Some detractors claim food security is so pressing it harms Africa to export cash crops, something the Africa Research Institute counters, saying only 10 percent of the total weight of food grown in Kenya is exported and yet it brings in 50 percent of its value. The remaining 90 percent is traded within the region for local consumption.

“Food insecurity isn’t about self-sufficiency; it’s about having enough money to buy food,” said the ARI’s Jonathan Bhalla, who researched the report. “Green beans bring in seven to 10 times more money than maize. Africa has been trying for self-sufficiency for years and it’s never worked.” The report's most controversial point, however, is the argument that buying Kenyan horticulture not only supports the country's developing economy, but it is environmentally more sound than buying locally grown British food.

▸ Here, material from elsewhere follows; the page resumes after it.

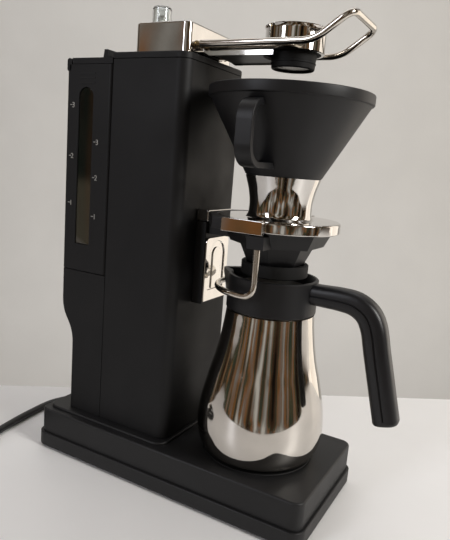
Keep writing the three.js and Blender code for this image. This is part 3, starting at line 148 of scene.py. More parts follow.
# %% Nodes
def add(material, kind, settings=None, **links):
    """Adds a node. settings are its properties and input values, and links are sockets to plug in."""
    tree = material.node_tree
    node = tree.nodes.new(kind)
    for key, value in (settings or {}).items():
        if hasattr(node, key) and not key[0].isupper():
            setattr(node, key, value)
        else:
            node.inputs[key].default_value = value
    for key, socket in links.items():
        target = next(s for s in node.inputs if s.name.replace(" ", "_") == key)
        tree.links.new(socket, target)
    return node


def ramp(material, socket, low, high, dark, light):
    """A grey-level pattern turned into two colours, between the levels low and high."""
    node = add(material, "ShaderNodeValToRGB", Fac=socket)
    first, last = node.color_ramp.elements
    first.position, last.position = low, high
    first.color, last.color = dark, light
    return node.outputs["Color"]


print("node helpers ready")


# %% [markdown]
# ### One finish
# No real surface has one colour and one gloss all over. Each finish is a Principled shader with a
# slow noise that shifts its colour and roughness in patches, and a fine noise that gives it a
# grain in relief. An image texture could do the same, but a noise has no seams and no set size,
# and both noises are given in millimetres.

# %% One finish
def finish(
    name,
    color,
    roughness,
    metallic=0.0,
    grain_mm=0.0,
    relief_mm=0.0,
    spread=0.06,
    patch_mm=40.0,
    dust=0.0,
    stretch=(1, 1, 1),
    **shader,
):
    """A finish with patches of slightly different colour and gloss, and a fine grain in relief.
    spread is how far colour and gloss stray, and dust is a little white in the light patches."""
    material = bpy.data.materials.new(name)
    material.use_nodes = True
    tree = material.node_tree
    tree.nodes.clear()
    output = add(material, "ShaderNodeOutputMaterial")
    surface = add(material, "ShaderNodeBsdfPrincipled", {"Metallic": metallic, **shader})
    tree.links.new(surface.outputs["BSDF"], output.inputs["Surface"])
    place = add(material, "ShaderNodeTexCoord").outputs["Object"]
    place = add(material, "ShaderNodeMapping", {"Scale": stretch}, Vector=place).outputs["Vector"]
    slow = {"Scale": 1 / (patch_mm * MM), "Detail": 4.0}
    patches = add(material, "ShaderNodeTexNoise", slow, Vector=place).outputs["Fac"]
    tone = linear(color)
    dark = tuple(c * (1 - spread) for c in tone[:3]) + (1,)
    light = tuple(min(1, c * (1 + spread) + dust) for c in tone[:3]) + (1,)
    tree.links.new(ramp(material, patches, 0.35, 0.7, dark, light), surface.inputs["Base Color"])
    limits = {"From Min": 0.3, "From Max": 0.7}
    limits |= {"To Min": roughness * (1 - spread), "To Max": roughness * (1 + 2 * spread)}
    gloss = add(material, "ShaderNodeMapRange", limits, Value=patches)
    tree.links.new(gloss.outputs["Result"], surface.inputs["Roughness"])
    if relief_mm:
        fine = {"Scale": 1 / (grain_mm * MM), "Detail": 2.0}
        grain = add(material, "ShaderNodeTexNoise", fine, Vector=place).outputs["Fac"]
        depth = {"Strength": 1.0, "Distance": relief_mm * MM}
        bump = add(material, "ShaderNodeBump", depth, Height=grain)
        tree.links.new(bump.outputs["Normal"], surface.inputs["Normal"])
    return material


print("finish ready")


# %% [markdown]
# ### Moulded plastics
# The tower and tank are injection-moulded ABS with a spark-eroded texture, which reads as soft
# matt black. The base is a smoother moulding. The dripper, collar and handle are satin
# polypropylene and nylon, whose soft sheen shows their curves. The specular level is a little
# under that of a clean plastic, because the texture traps light. The marks are pad-printed ink.

# %% Plastics
def shine(level):
    """The specular level, under the name that the shader has for it."""
    return {"Specular IOR Level": level}


TEXTURED_ABS = finish(
    "textured_black_abs",
    "#101011",
    0.56,
    grain_mm=0.7,
    relief_mm=0.035,
    spread=0.1,
    dust=0.001,
    **shine(0.32),
)
SMOOTH_ABS = finish(
    "smooth_grey_black_abs",
    "#161617",
    0.46,
    grain_mm=0.5,
    relief_mm=0.012,
    spread=0.08,
    dust=0.001,
    **shine(0.36),
)
SATIN_PP = finish(
    "satin_black_polypropylene", "#101012", 0.44, grain_mm=0.5, relief_mm=0.015, spread=0.08, **shine(0.4)
)
SOFT_GRIP = finish(
    "satin_black_nylon_grip", "#0f0f12", 0.36, grain_mm=0.45, relief_mm=0.012, spread=0.1, **shine(0.45)
)
DARK_PLASTIC = finish("moulded_black_plastic", "#0c0c0d", 0.42, grain_mm=0.6, relief_mm=0.012)
WHITE_SILICONE = finish("white_silicone", "#e6e4de", 0.45, grain_mm=0.6, relief_mm=0.01, spread=0.03)
PRINT = finish(
    "pad_printed_white_ink", "#a9a8a3", 0.6, grain_mm=0.3, relief_mm=0.004, spread=0.08, patch_mm=3
)
print("materials with the plastics", len(bpy.data.materials))

# %% [markdown]
# ### Metals
# The bright parts are chrome plate over metal, and the server is mirror-polished stainless steel.
# Both show the room, so their colour is a plain warm grey and what matters is a low roughness
# with faint smears. The polished steel also has a very shallow waviness from spinning.

# %% Metals
CHROME = finish(
    "polished_chrome_plate", "#cfccc8", 0.06, 1.0, grain_mm=22, relief_mm=0.02, spread=0.05, patch_mm=15
)
STEEL = finish(
    "polished_stainless_steel", "#cdc8c1", 0.075, 1.0, grain_mm=24, relief_mm=0.1, spread=0.05, patch_mm=18
)
ROD_STEEL = finish(
    "drawn_stainless_rod", "#cfc9c0", 0.14, 1.0, grain_mm=3, relief_mm=0.006, spread=0.06, patch_mm=8
)
BRUSHED = finish(
    "brushed_stainless_steel", "#b9b6b1", 0.3, 1.0, grain_mm=0.8, relief_mm=0.01, stretch=(1, 1, 12)
)
COPPER = finish("drawn_copper_tube", "#b97752", 0.28, 1.0, grain_mm=2, relief_mm=0.01)
BRASS = finish("turned_brass", "#a8946c", 0.25, 1.0, grain_mm=1, relief_mm=0.006)
print("materials with the metals", len(bpy.data.materials))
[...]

In recent years, the climate change lobby has claimed that the carbon burned up by jetting produce to market uses far too many “food miles." They argue it is much more sound ecologically to buy locally grown produce.

But Ashurst and others argued that it is good for the environment to export Kenyan vegetables by jet. It didn't hurt that they made this controversial assertion to an audience that was dining on sweet potato blinis topped with smoked aubergine caviar, tempura okra and soya bean and chilli cassoulet, all made of produce air-freighted from Kenya.